---- DATA PROVIDED

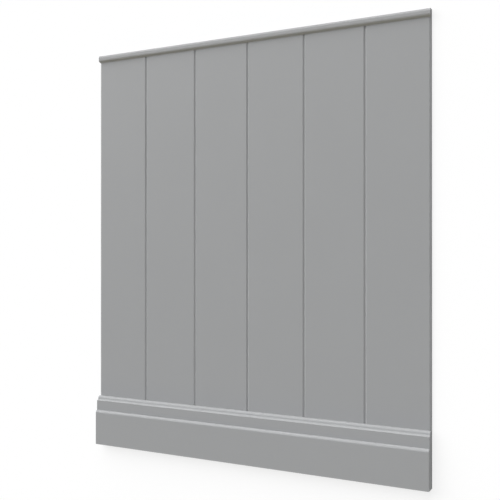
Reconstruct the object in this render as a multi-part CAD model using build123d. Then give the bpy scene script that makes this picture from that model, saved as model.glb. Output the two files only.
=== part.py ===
from build123d import *
import os

# Section of painted wall panelling, lying on its back with its painted face up.
# Six V-jointed boards run along Y, a moulded skirting crosses their floor end
# and a rebated capping closes their top end.
# X runs across the boards, +Y towards the capping and +Z out of the face.
# The origin is under the middle of the panel. All sizes are in millimetres.

# Whole panel
panel_height = 1000.0  # floor edge to the top of the capping

# Boards
board_count = 6
board_cover = 144.0  # width that one board adds to the panel
board_thickness = 8.0
bevel_width = 3.3  # each face edge, so that a V joint is twice as wide
bevel_depth = 2.6
tongue_thickness = 2.4
tongue_length = 6.0
tongue_bevel = 0.5  # on both edges of the tongue's nose
tongue_play = 0.1  # between the tongue and each cheek of its groove
tongue_end_gap = 1.0  # between the tongue's nose and the bottom of its groove
back_relief = 0.4  # how far the cheek behind the groove stays back from the joint

# Capping, with a rebate over the boards' top ends. Its face is rounded above and below.
cap_height = 17.0  # down the face of the panel
cap_nose = 6.5  # how far it stands out from the boards' face
cap_top = 7.5  # solid part above the rebate
rebate_gap = 0.5  # between the boards' top ends and the rebate
top_round_height = 5.4
top_round_back = 2.9  # how far the top edge stays back from the nose
top_round_sagitta = 0.6  # how far the round bulges from its chord
nose_height = 4.8  # flat between the two rounds
under_round_height = 3.6
under_round_back = 1.3  # from the nose back to where the sloping underside begins
under_round_sagitta = 0.33

# Skirting, measured up from the floor edge and out from the boards' face
skirting_height = 122.0
skirting_thickness = 18.0  # lower flat
skirting_waist = 13.0  # upper flat
skirting_lip = 3.2  # top edge
ogee_height = 10.7  # from the top edge down to the upper flat
ogee_swell = 1.2  # how far its upper half bulges from its chord
ogee_hollow = 1.3  # how deep its lower half dips below its chord
step_height = 81.0  # top of the lower flat
ovolo_height = 6.0  # rounded step between the two flats
ovolo_sagitta = 1.2  # how far the rounded step bulges from its chord

# Worked out from the sizes above
panel_width = board_count * board_cover
floor_edge = -panel_height / 2
cap_edge = panel_height / 2
board_ends = cap_edge - cap_top - rebate_gap
board_length = board_ends - floor_edge
edge_height = board_thickness - bevel_depth  # square part of a board's edge
tongue_low = (edge_height - tongue_thickness) / 2
tongue_high = tongue_low + tongue_thickness


def board(has_tongue):
    """One board, its groove on the left and its tongue, if any, on the right."""
    groove_depth = tongue_length + tongue_end_gap
    left_edge = [
        (bevel_width, board_thickness),
        (0, edge_height),
        (0, tongue_high + tongue_play),
        (groove_depth, tongue_high + tongue_play),
        (groove_depth, tongue_low - tongue_play),
        (back_relief, tongue_low - tongue_play),
        (back_relief, 0),
    ]
    right_edge = [
        (board_cover, edge_height),
        (board_cover - bevel_width, board_thickness),
    ]
    tongue = [
        (board_cover, tongue_low),
        (board_cover + tongue_length - tongue_bevel, tongue_low),
        (board_cover + tongue_length, tongue_low + tongue_bevel),
        (board_cover + tongue_length, tongue_high - tongue_bevel),
        (board_cover + tongue_length - tongue_bevel, tongue_high),
        (board_cover, tongue_high),
    ]
    corner = [(board_cover, 0)]
    outline = left_edge + corner + (tongue if has_tongue else []) + right_edge
    section = Plane.XZ.offset(-board_ends) * make_face(Polyline(*outline, close=True))
    return extrude(section, amount=board_length)


def along_panel(section):
    """A trim piece: its section, drawn in Y and Z, run from end to end of the panel."""
    start = Plane.YZ.offset(-panel_width / 2)
    return extrude(start * section, amount=panel_width)


def capping():
    """Rebated strip over the boards' ends, with two rounded edges and a sloping underside."""
    underside = cap_edge - cap_height
    nose = board_thickness + cap_nose
    top_edge = (cap_edge, nose - top_round_back)
    nose_top = (cap_edge - top_round_height, nose)
    nose_foot = (cap_edge - top_round_height - nose_height, nose)
    slope_top = (
        cap_edge - top_round_height - nose_height - under_round_height,
        nose - under_round_back,
    )
    outline = Polyline(
        top_edge,
        (cap_edge, 0),
        (board_ends + rebate_gap, 0),
        (board_ends + rebate_gap, board_thickness),
        (underside, board_thickness),
        slope_top,
    )
    outline += SagittaArc(slope_top, nose_foot, under_round_sagitta)
    outline += Line(nose_foot, nose_top)
    outline += SagittaArc(nose_top, top_edge, top_round_sagitta)
    return along_panel(make_face(outline))


def skirting():
    """Moulded board: an ogee at the top and two flats with a rounded step between them."""
    back = board_thickness
    top = floor_edge + skirting_height
    lip = back + skirting_lip
    waist = back + skirting_waist
    front = back + skirting_thickness
    ogee_top = (top, lip)
    ogee_foot = (top - ogee_height, waist)
    ogee_middle = (top - ogee_height / 2, (lip + waist) / 2)
    step_top = (floor_edge + step_height + ovolo_height, waist)
    step_foot = (floor_edge + step_height, front)
    outline = Polyline(step_foot, (floor_edge, front), (floor_edge, back), (top, back), ogee_top)
    outline += SagittaArc(ogee_top, ogee_middle, -ogee_swell)
    outline += SagittaArc(ogee_middle, ogee_foot, ogee_hollow)
    outline += Line(ogee_foot, step_top)
    outline += SagittaArc(step_top, step_foot, -ovolo_sagitta)
    return along_panel(make_face(outline))


os.makedirs("parts", exist_ok=True)
for number in range(1, board_count + 1):
    left = (number - 1) * board_cover - panel_width / 2
    piece = Pos(left, 0, 0) * board(has_tongue=number < board_count)
    export_step(piece, f"parts/board_{number}.step")
export_step(capping(), "parts/capping.step")
export_step(skirting(), "parts/skirting_board.step")
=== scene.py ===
import math
import bpy
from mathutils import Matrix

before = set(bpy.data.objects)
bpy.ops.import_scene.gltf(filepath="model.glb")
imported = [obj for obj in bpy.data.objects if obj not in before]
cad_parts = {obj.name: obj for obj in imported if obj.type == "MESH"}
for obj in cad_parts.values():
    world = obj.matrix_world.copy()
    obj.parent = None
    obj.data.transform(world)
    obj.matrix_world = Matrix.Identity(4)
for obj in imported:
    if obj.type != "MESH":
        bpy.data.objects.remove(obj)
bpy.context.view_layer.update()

# Boards
# Six tongue-and-groove boards of medium-density fibreboard. Their faces are rolled with grey satin
# paint, the machined slopes of the V joints are painted lighter as painted light, and the backs,
# which go against the wall, are bare fibreboard.
BOARD_NODES = [name for name in sorted(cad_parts) if name.startswith("board_")]
BOARD_GREY = (0.296, 0.300, 0.303, 1)
FIBRE_LIGHT = (0.40, 0.27, 0.165, 1)
FIBRE_DARK = (0.27, 0.17, 0.095, 1)
PAINT_IOR = 1.47
PAINT_SPECULAR = 0.4
FACE_ROUGHNESS = 0.44
CUT_ROUGHNESS = 0.60
BACK_ROUGHNESS = 0.85
STREAK_ROUGHNESS = 0.08  # how much rougher a brush's or cutter's streak makes the coat
COAT_DRIFT = 0.03  # share by which the coat's grey drifts
WIDE_DRIFT = 6.0  # patches in a metre
FINE_DRIFT = 60.0
FINE_SHARE = 0.5  # of the fine patches, beside the wide ones
# Painted light: the joints' slopes are painted lighter than the faces.
JOINT_PAINTED_LIGHT = 0.10  # how much lighter the joints' slopes are than the faces
CUT_TILT = 0.06  # how far a face leans from the flat before it counts as all cut
END_NORMAL = 0.9  # from here on along X, a face is at an end of the panel
BACK_NORMAL = -0.5  # from here down along Z, a face is the back
ROLLER_STIPPLES = 750.0  # in a metre
ROLLER_RELIEF = 0.00007  # metres, as all relief here
MILLED_RELIEF = 0.00005
ALONG_BOARD = (900.0, 9.0, 900.0)  # streaks in a metre, each way
FIBRES = (350.0, 900.0, 900.0)  # in a metre, each way


def effect(name, inputs, outputs):
    """An empty shader group. Its inputs are (name, kind, value) and its outputs (name, kind)."""
    group = bpy.data.node_groups.new(name, "ShaderNodeTree")
    for label, kind, value in inputs:
        socket = group.interface.new_socket(name=label, in_out="INPUT", socket_type=kind)
        socket.default_value = value
    for label, kind in outputs:
        group.interface.new_socket(name=label, in_out="OUTPUT", socket_type=kind)
    return group, group.nodes.new("NodeGroupInput"), group.nodes.new("NodeGroupOutput")


def feed(tree, socket, value):
    """Gives an input socket its value, or links it where the value is another socket."""
    if isinstance(value, (int, float, tuple)):
        socket.default_value = value
    else:
        tree.links.new(value, socket)


def maths(tree, operation, first, second=0.0):
    """The result of a Math node on sockets or numbers."""
    node = tree.nodes.new("ShaderNodeMath")
    node.operation = operation
    feed(tree, node.inputs[0], first)
    feed(tree, node.inputs[1], second)
    return node.outputs[0]


def noise(tree, place, scale, detail):
    """Smooth noise from 0 to 1 at a place, with its scale a number or a socket."""
    node = tree.nodes.new("ShaderNodeTexNoise")
    node.inputs["Detail"].default_value = detail
    tree.links.new(place, node.inputs["Vector"])
    feed(tree, node.inputs["Scale"], scale)
    return node.outputs["Fac"]


def stretched(tree, place, stretch):
    """A place multiplied, axis by axis, by a vector or a vector socket."""
    node = tree.nodes.new("ShaderNodeVectorMath")
    node.operation = "MULTIPLY"
    tree.links.new(place, node.inputs[0])
    feed(tree, node.inputs[1], stretch)
    return node.outputs[0]


def mixed(tree, share, first, second):
    """A colour between two, by a share from 0 to 1."""
    node = tree.nodes.new("ShaderNodeMix")
    node.data_type = "RGBA"
    tree.links.new(share, node.inputs["Factor"])
    feed(tree, node.inputs[6], first)  # its two colours are inputs 6 and 7, the result is output 2
    feed(tree, node.inputs[7], second)
    return node.outputs[2]


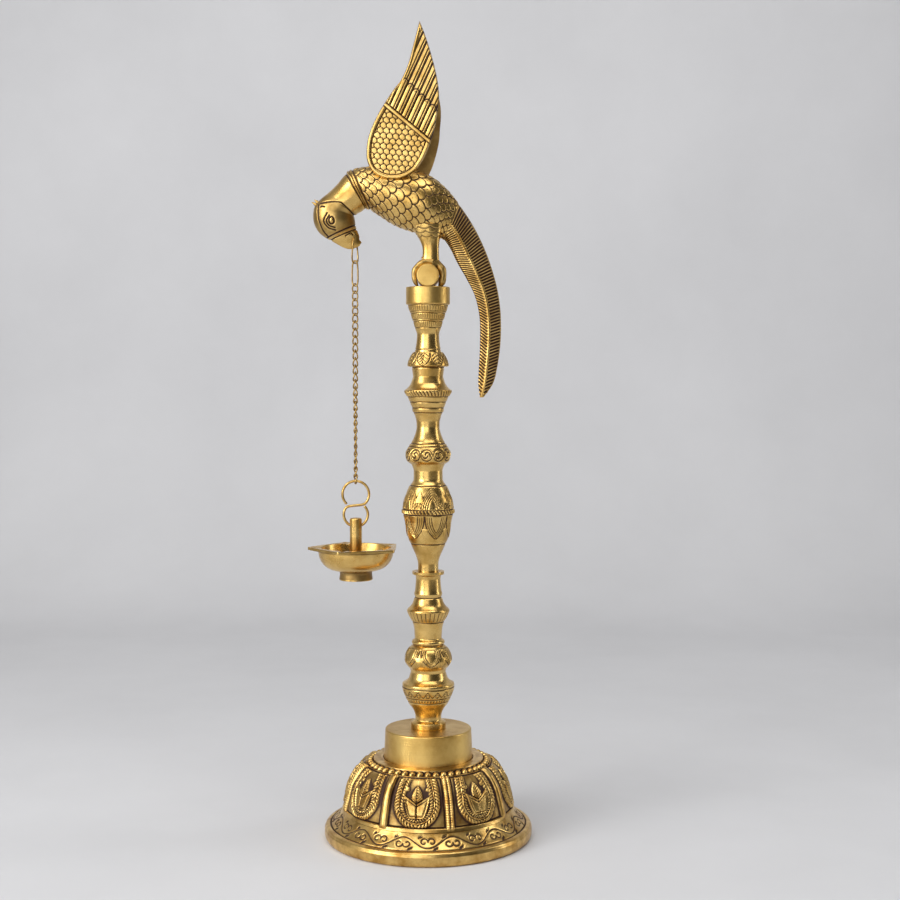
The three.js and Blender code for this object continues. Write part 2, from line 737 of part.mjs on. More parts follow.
// Post that rises from the bowl to the hook, with the origin at its cross hole
function bowlPost() {
  const floor = -postBelowHole;
  const foot = floor - bowlFloor - postNutHeight - tenonTail;
  const body = turned([
    [0, foot], [tenonRadius, foot], [tenonRadius, floor], [postFlare, floor], [postRadius - 0.5, floor + 7],
    [postRadius, postAboveHole - 0.8], [postRadius - 0.8, postAboveHole], [0, postAboveHole - postDish],
  ], stemFacets);
  const hole = rod(postHoleRadius, 4 * postRadius, alongX, [0, 0, 0], 16);
  return piece('bowl_post', shaped(body, [], [hole]), brass);
}

// Rim lip drawn out into a wick spout at each of its points
function lipShape() {
  const reach = bowlTipRadius - bowlRadius;
  const points = [];
  const count = 12 * wickCount;
  for (let i = 0; i < count; i += 1) {
    const angle = (2 * Math.PI * i) / count;
    const peak = Math.max(0, Math.cos(wickCount * (angle - Math.PI)));
    const radius = bowlRadius + 0.4 + (reach - 0.4) * peak ** 1.6;
    points.push(new THREE.Vector2(radius * Math.cos(angle), radius * Math.sin(angle)));
  }
  const shape = new THREE.Shape(points);
  shape.holes.push(polygon(bowlRadius - bowlWall / 2, bowlFacets));
  return shape;
}

function oilBowl() {
  const floor = -postBelowHole;
  const rim = floor + bowlDepth;
  const under = floor - bowlFloor;
  const foot = under - bowlFootHeight;
  const wall = (grow) => [
    [19.4 - grow, under + 1.6 + grow], [24.8 - grow, under + 5.6 + grow], [27.7 - grow, under + 10.4 + grow / 2],
  ];
  const body = turned([
    [tenonRadius + seatGap, under], [bowlFootRadius - bowlFootWall, under], [bowlFootRadius - bowlFootWall, foot],
    [bowlFootRadius, foot], [bowlFootRadius - 0.7, under], ...wall(0),
    [bowlRadius, rim - bowlLip], [bowlRadius, rim], [bowlRadius - bowlWall, rim],
    ...wall(bowlWall).reverse(), [14, floor], [tenonRadius + seatGap, floor],
  ], bowlFacets);
  const lip = new THREE.ExtrudeGeometry(lipShape(), { depth: bowlLip, bevelEnabled: false });
  lip.translate(0, 0, rim - bowlLip);
  const grooves = [];
  for (let wick = 0; wick < wickCount; wick += 1) {
    const groove = new THREE.BoxGeometry(bowlTipRadius, wickWidth, 2 * wickDepth);
    groove.translate(bowlRadius - 2 * bowlWall + bowlTipRadius / 2, 0, rim);
    groove.rotateZ(Math.PI + (2 * Math.PI * wick) / wickCount);
    grooves.push(groove);
  }
  return piece('oil_bowl', shaped(body, [lip], grooves), brass);
}

function postNut() {
  const geometry = nut(postNutFlats, postNutHeight, tenonRadius + wireGap);
  geometry.translate(0, 0, -postBelowHole - bowlFloor - postNutHeight);
  return piece('post_nut', geometry, brass);
}

function parrotLamp() {
  const lamp = new THREE.Group();
  lamp.position.x = columnX;
  lamp.add(baseBell(), baseDrum());
  let floor = baseHeight + drumHeight;
  for (const [name, rows, finish] of [
    ['stem_foot', stemFootRows, brass],
    ['stem_lower', stemLowerRows, brass],
    ['stem_barrel', stemBarrelRows, brass],
    ['stem_upper', stemUpperRows, brass],
    ['stem_neck', stemNeckRows, brass],
  ]) {
    lamp.add(stemSection(name, rows, floor, finish));
    floor += heightOf(rows);
  }
  lamp.add(perchCap(floor));
  const perchZ = floor + capHeight + perchRadius - perchFlat;
  lamp.add(perchBar(perchZ), ...tieParts(perchZ), parrotBody(perchZ));
  lamp.add(wing('wing_near', -1, perchZ), wing('wing_far', 1, perchZ));
  lamp.add(...hangingParts(perchZ));
  return lamp;
}

export default parrotLamp();
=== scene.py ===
import math

import bpy
import numpy as np
from bpy.props import FloatProperty, FloatVectorProperty, PointerProperty
from mathutils import Euler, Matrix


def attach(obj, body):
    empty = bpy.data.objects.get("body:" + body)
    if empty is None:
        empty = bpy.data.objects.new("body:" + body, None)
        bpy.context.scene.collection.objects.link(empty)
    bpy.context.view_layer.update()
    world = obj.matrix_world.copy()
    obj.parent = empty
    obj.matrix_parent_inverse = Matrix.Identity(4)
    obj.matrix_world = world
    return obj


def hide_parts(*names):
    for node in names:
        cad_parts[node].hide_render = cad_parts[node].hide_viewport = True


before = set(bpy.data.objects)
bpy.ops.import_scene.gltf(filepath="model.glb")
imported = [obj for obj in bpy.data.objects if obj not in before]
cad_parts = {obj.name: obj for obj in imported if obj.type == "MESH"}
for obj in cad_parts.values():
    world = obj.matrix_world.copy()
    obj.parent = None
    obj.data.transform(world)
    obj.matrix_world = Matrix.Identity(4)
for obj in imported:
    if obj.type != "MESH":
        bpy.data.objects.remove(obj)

bl_info = {
    "name": "Hanging parrot lamp",
    "version": (1, 0, 0),
    "blender": (4, 5, 0),
    "location": "3D View > Sidebar > Parrot Lamp",
    "description": "Builds a cast brass lamp: a parrot on a turned stem with an oil bowl on a chain",
    "category": "Add Mesh",
}

# Sizes in the shapes below are in millimetres. +Z is up and the lamp stands on z = 0.
MM = 0.001
COLUMN_X = 5.95
PERCH_Z = 423.8
BEAK_HOLE = (-54.6, 28.7)
HANG_X = COLUMN_X + BEAK_HOLE[0]
BORE = 3.4
SPIGOT = 5.4
SPIGOT_HEIGHT = 2.4
SEAT_GAP = 0.3


def linear(code):
    """Linear colour of an sRGB hex code."""
    parts = [int(code[i:i + 2], 16) / 255 for i in (1, 3, 5)]
    return tuple(p / 12.92 if p <= 0.04045 else ((p + 0.055) / 1.055) ** 2.4 for p in parts)


# Curves and surfaces


def ridge(distance, width):
    """A soft line: e to the power of minus (distance / width) squared."""
    return np.exp(-((distance / width) ** 2))


def smooth(value, low, high):
    """A soft step from 0 at low to 1 at high: 3t^2 - 2t^3."""
    share = np.clip((value - low) / (high - low), 0, 1)
    return share * share * (3 - 2 * share)


def between(value, low, high, rise=0.6, fall=0.6):
    """A soft band: a soft step up over rise from low, times a soft step down over fall to high."""
    return smooth(value, low, low + rise) * smooth(high - value, 0, fall)


def dome(distance, radius):
    """A round boss: the height of a unit half ball over distance / radius."""
    return np.sqrt(np.clip(1 - (distance / radius) ** 2, 0, 1))


def full_turn(count):
    """Angles at count equal steps round a full turn."""
    return 2 * np.pi * np.arange(count) / count


def cell(angle, count):
    """Place in the nearest of count equal parts of a turn, from -0.5 to 0.5."""
    return (angle * count / (2 * np.pi) + 0.5) % 1 - 0.5


def from_mark(angle, radius, count):
    """Distance round a surface to the nearest of count equal marks, with its sign."""
    return cell(angle, count) * 2 * np.pi * radius / count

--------

PROMPT
Set down, exactly as written, each line of the data from its opening line through the one containing "panel_height = 1000.0". Output nothing more.

ANSWER TO THE TASK
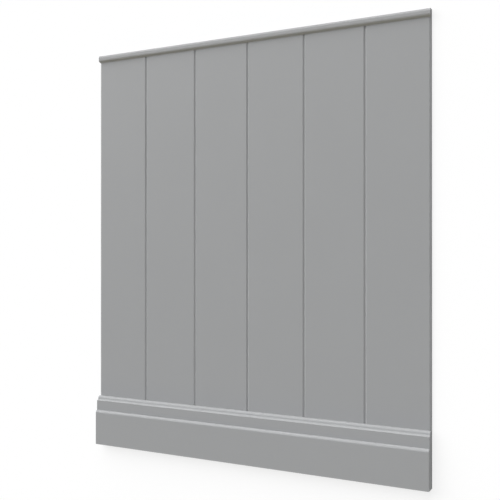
Reconstruct the object in this render as a multi-part CAD model using build123d. Then give the bpy scene script that makes this picture from that model, saved as model.glb. Output the two files only.
=== part.py ===
from build123d import *
import os

# Section of painted wall panelling, lying on its back with its painted face up.
# Six V-jointed boards run along Y, a moulded skirting crosses their floor end
# and a rebated capping closes their top end.
# X runs across the boards, +Y towards the capping and +Z out of the face.
# The origin is under the middle of the panel. All sizes are in millimetres.

# Whole panel
panel_height = 1000.0  # floor edge to the top of the capping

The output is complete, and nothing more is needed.